А плеть все летала, и мухи усаживались на свежую кровь, которая брызгала с его спины, как вода из решета. После двадцать пятого удара Уилл прижался к треугольнику и его лицо исказила болезненная гримаса. Мэри спрятала лицо Шарлотты на своей груди и закрывала ей уши каждый раз, когда били в барабан. Но она все равно слышала свист плети в тишине и скрип ботинок пехотинца, когда он поворачивался, чтобы лучше размахнуться плетью. До нее доносился запах крови Уилла и жужжание мух, упивавшихся ею.

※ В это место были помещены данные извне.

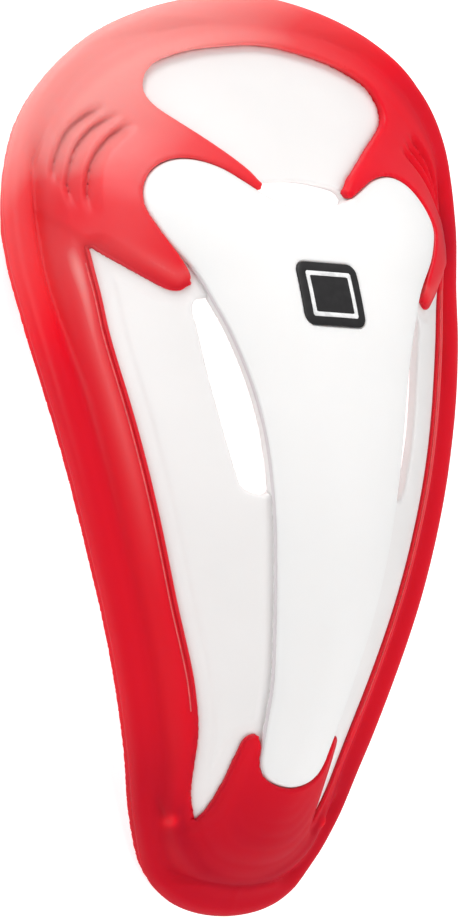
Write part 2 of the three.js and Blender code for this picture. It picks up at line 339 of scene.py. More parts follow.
def gel_top(p):
    """Height of the gel's outer surface above the dome."""
    sizes = bpy.context.scene.cup_gel
    raised = sizes.raised * MM
    # It rises from the crease behind the bead, except where the crease is filled.
    dip = (1 - np.clip((p.rim - CREASE_IN) / 4.0, 0, 1)) ** 2.2
    top = raised * (1 - dip * (1 - crease_filled(p)))
    # The band rounds over towards the side window and ends in a thin lip on the shell.
    top = top - 0.7 * np.clip((2.8 - p.side) / 1.8, 0, 1) ** 2
    top = top - 0.45 * (1 - smooth_step(0.75, 1.05, p.side)) * smooth_step(30, 50, p.y)
    # The claw stands a step above the band below it; step is the distance into the claw.
    step = -0.738 * (p.x - 43.0) + 0.675 * (p.y - 117.2)
    claw = smooth_step(-0.7, 0.7, step)
    top = top + 0.4 * claw * np.exp(-np.maximum(step, 0) / 5) - 0.15 * (1 - claw)
    # The narrow tip is fuller over the crease, with a small round moulding mark at each side.
    top = top + 1.5 * smooth_step(24, 10, p.y) * np.exp(-(((p.rim - 4.6) / 1.9) ** 2))
    top = top + 0.7 * bump_at(p, MOULD_MARK, 0.6)
    top = top - 0.4 * bump_at(p, HOLLOW, 14)
    # Folds of the bellows, and low ripples round the narrow tip.
    top = top - sizes.fold_depth * MM * p.bellows
    tip = smooth_step(15, 9, p.x) * smooth_step(22, 15, p.y) * smooth_step(5.2, 6.4, p.rim)
    ripple = np.abs(np.sin(math.pi * (p.rim - 6.2) / 2.3)) - 0.6
    return top + 0.08 * tip * ripple


def flange(p, z):
    """The edge of the shell that the gel is moulded round."""
    thick = bpy.context.scene.cup_shell.thickness * MM
    up = z - p.dome
    sheet = both((up + GEL_UNDER) / p.steep, (-up - thick) / p.steep)
    return both(sheet, SHELL_EDGE_IN - p.rim)


def gel_open(p):
    """Plan distance to the windows in the gel, negative inside them."""
    return np.minimum(np.minimum(p.seat - 0.12, p.forehead), np.minimum(p.side, p.lens))


def gel_field(p, z, shy=0.0):
    """The whole gel moulding; shy draws the edges of its claws back by a distance."""
    sizes = bpy.context.scene.cup_gel
    filled = crease_filled(p)
    # The bead is thinner where the crease behind it is filled.
    radius = sizes.bead_radius * MM - filled
    up = z - p.dome
    outer = (up - gel_top(p)) / p.steep
    back = np.maximum(p.bead - RIM_DEPTH, 0)
    bead = np.hypot(p.rim - radius, z - p.bead) - radius
    # Where the crease is filled, the band slopes straight down to the outline.
    slope = both(outer + 3.2 * (1 - filled), -p.rim, 3.0)
    slope = both(slope, both(p.bead - z, p.rim - 6))
    skirt = both(both(0.9 - p.rim, p.rim - 6.8), both(back - z, z - p.bead - 0.5), 0.4)
    wrap = both(both(outer, (-up - 4.1) / p.steep, 0.4), both(4.2 - p.rim, p.rim - 8, 0.4), 0.4)
    cover = both(both(outer, (-up - GEL_UNDER) / p.steep), 4.2 - p.rim)
    cover = cut(cover, gel_open(p) - shy, 0.7)
    # The crease behind the bead is sharp beside the claws, and soft along the waist.
    soft = 0.6 + 2.6 * smooth_step(104, 84, p.y) * smooth_step(8, 24, p.y)
    cover = joined(wrap, cover, 0.2)
    whole = joined(joined(bead, skirt, 0.5), cover, soft)
    whole = np.minimum(whole, joined(bead, slope, 2.0))
    whole = both(whole, back - z, 0.5)
    return np.maximum(whole, 0.1 - flange(p, z))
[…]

Прошло уже более часа, и многие в толпе были близки к обмороку от стояния на жарком солнце. После пятидесяти ударов Уилл потерял сознание. Жилы на его спине белели сквозь изодранную кожу. Он висел, и его поддерживали лишь веревки на запястьях, а ноги безжизненно болтались.
Мэри рыдала. Она ненавидела власть, которая отдала такой жестокий приказ, и презирала тех пехотинцев, которые часто разговаривали и шутили с Уиллом, а теперь стали его палачами.
Барабан наконец умолк, и счет прекратился. Уилла отвязали от треугольника, и он соскользнул на землю. Его бриджи и ботинки намокли от крови, и муравьи уже несли крошечные кусочки его плоти на своих спинах.
Мэри подбежала к нему, умоляя окружающих принести ей тряпок и воды, чтобы обмыть ему спину. Уилл был без сознания. Его лицо все еще искажала гримаса, и Мэри припала к земле рядом с ним, держа Шарлотту на руках.
— Давай я возьму Шарлотту, — произнес знакомый голос.
Мэри обернулась и удивилась, увидев Сару с ведром воды и тряпками. На ее грязном лице были полосы от слез, и казалось, что страдания Уилла и горе Мэри напомнили ей об их старой дружбе.
— Сохрани тебя Бог, Сара, — сказала Мэри с благодарностью, отдав ей ребенка. Она умыла Уиллу лицо, а затем снова посмотрела на Сару. — Я должна унести его с солнцепека, но теперь мне некуда идти, потому что они отняли нашу хижину.
— Неси его в мою, — предложила Сара, наклонившись и погладив Мэри по плечу. — Держись, я позову мужчин на помощь.
Когда Сара ушла с Шарлоттой на руках, Мэри прижалась губами к уху Уилла.
— Ты слышишь меня, Уилл? — прошептала она.
Он не ответил, но его веки дрогнули.
— Я клянусь тебе, что мы сбежим отсюда, — прошептала Мэри, и в ней поднялась волна ненависти к капитану Филипу и всем, кто за это отвечал. — Мы найдем способ, вот увидишь. Я не позволю, чтобы это случилось снова.
Позже, в тот же день, Мэри сидела на земле рядом с Уиллом в маленькой хижине, осторожно промокая ему спину. Она снова думала о своей старой клятве совершить побег. Мэри ни разу не вспомнила о ней с момента их прибытия, и сейчас ей показалось невероятным, что она смирилась с этим ужасным местом и даже привязалась к нему. Но больше она не собиралась терпеть. Ей нужно увезти отсюда Уилла и Шарлотту и сделать это как можно быстрее.